__Available data__:
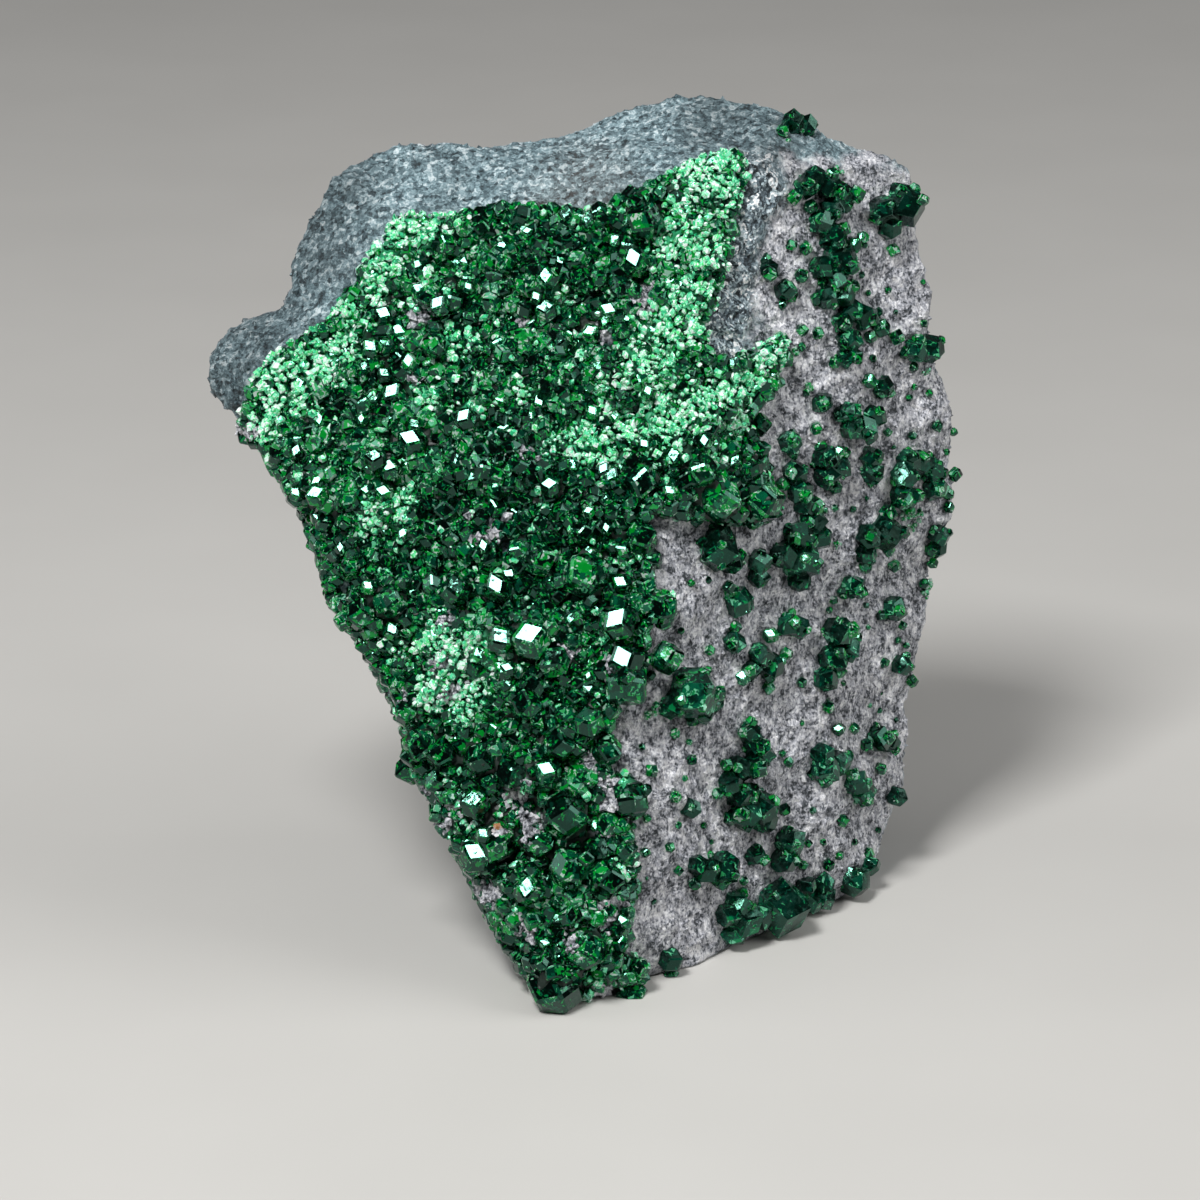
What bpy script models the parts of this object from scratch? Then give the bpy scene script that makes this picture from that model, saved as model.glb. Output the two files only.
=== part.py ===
"""Uvarovite garnet cluster: a broken block of chromite rock that stands on its narrow foot.

Its front face carries a crust of small green garnets, and its right face is dotted with larger ones,
single and grown together. Lengths are worked out in millimetres from the front tip of the foot and set
in metres at the end, with +Z up, the crusted face towards -Y, and the origin under the middle of the piece.
"""

import math
import random

import bmesh
import bpy
from mathutils import Euler, Vector, noise
from mathutils.bvhtree import BVHTree

MM = 0.001
SEED = 34
GAP = 0.2                    # between the rock and each garnet piece
ORIGIN = Vector((1.31, 13.715, 0.0))

# The rock: how rough its breaks are, and how many flat facets they are drawn with
ROCK_CELL = 0.6
ROCK_FACES = 1150
SWELLS = [(9.0, 0.65), (3.8, 0.38), (1.7, 0.16)]      # length of a swell, and how far it moves the surface
BELOW_FOOT = 1.0             # the lumps run on below the foot, which is then cut flat

# The crust of garnets on the front face
CRUST_CELL = 1.42            # spacing of its small crystals
CRUST_DEPTH = 0.6            # thickness between them
CRUST_RELIEF = 0.9           # how much further the tallest of them stand out
CRUST_JITTER = 0.3           # how far they stray sideways, as a share of their spacing
CRUST_REACH = (-8.0, 4.0)    # how far in front of and behind the foot's tip it runs

# Single crystals, in the crust and on the right face
STANDS_PROUD = 0.24          # height of a crystal's centre over the rock, as a share of its width
GROWN_TOGETHER = 0.74        # spacing of crystals in a group, as a share of their mean width
WIDTH_IN_EDGES = 3.3         # a rhombic dodecahedron seen from any side, in half cube edges

# Where the piece is seen from: 20 degrees down, in a square view 1200 pixels across
VIEW_DOWN = math.radians(20.0)
VIEW_DISTANCE = 260.0
PIXEL = 0.052                # at the distance of the foot's front tip
VIEW_CENTRE = (600, 600)
FOOT_SEEN_AT = (560, 1015)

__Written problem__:
Write the listing out again, exactly as it reads.

__Solution for this exercise__:
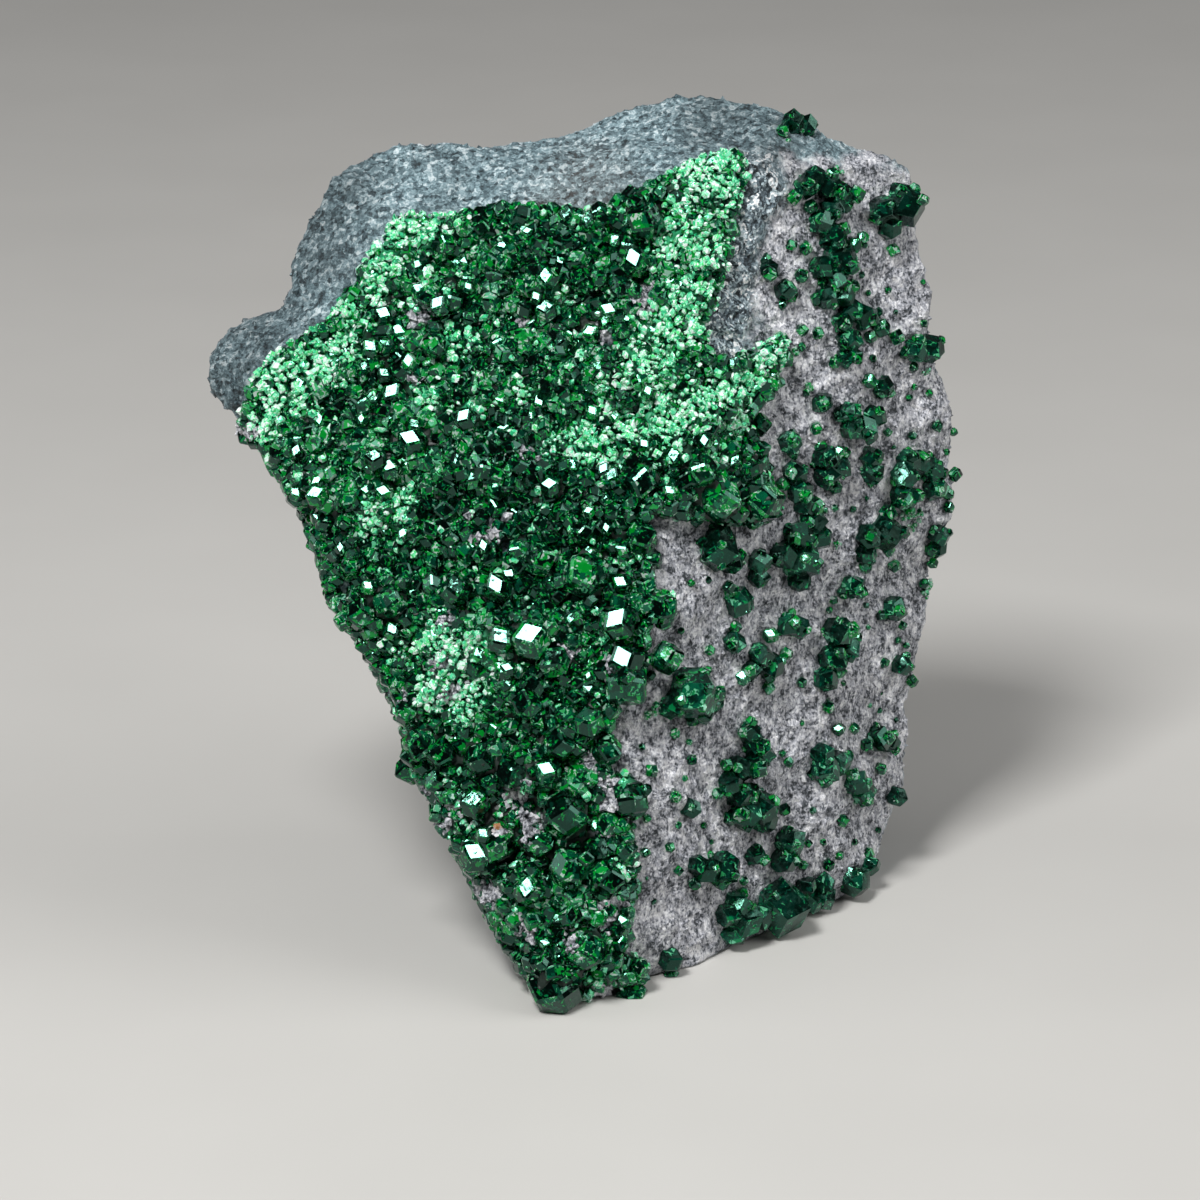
What bpy script models the parts of this object from scratch? Then give the bpy scene script that makes this picture from that model, saved as model.glb. Output the two files only.
=== part.py ===
"""Uvarovite garnet cluster: a broken block of chromite rock that stands on its narrow foot.

Its front face carries a crust of small green garnets, and its right face is dotted with larger ones,
single and grown together. Lengths are worked out in millimetres from the front tip of the foot and set
in metres at the end, with +Z up, the crusted face towards -Y, and the origin under the middle of the piece.
"""

import math
import random

import bmesh
import bpy
from mathutils import Euler, Vector, noise
from mathutils.bvhtree import BVHTree

MM = 0.001
SEED = 34
GAP = 0.2                    # between the rock and each garnet piece
ORIGIN = Vector((1.31, 13.715, 0.0))

# The rock: how rough its breaks are, and how many flat facets they are drawn with
ROCK_CELL = 0.6
ROCK_FACES = 1150
SWELLS = [(9.0, 0.65), (3.8, 0.38), (1.7, 0.16)]      # length of a swell, and how far it moves the surface
BELOW_FOOT = 1.0             # the lumps run on below the foot, which is then cut flat

# The crust of garnets on the front face
CRUST_CELL = 1.42            # spacing of its small crystals
CRUST_DEPTH = 0.6            # thickness between them
CRUST_RELIEF = 0.9           # how much further the tallest of them stand out
CRUST_JITTER = 0.3           # how far they stray sideways, as a share of their spacing
CRUST_REACH = (-8.0, 4.0)    # how far in front of and behind the foot's tip it runs

# Single crystals, in the crust and on the right face
STANDS_PROUD = 0.24          # height of a crystal's centre over the rock, as a share of its width
GROWN_TOGETHER = 0.74        # spacing of crystals in a group, as a share of their mean width
WIDTH_IN_EDGES = 3.3         # a rhombic dodecahedron seen from any side, in half cube edges

# Where the piece is seen from: 20 degrees down, in a square view 1200 pixels across
VIEW_DOWN = math.radians(20.0)
VIEW_DISTANCE = 260.0
PIXEL = 0.052                # at the distance of the foot's front tip
VIEW_CENTRE = (600, 600)
FOOT_SEEN_AT = (560, 1015)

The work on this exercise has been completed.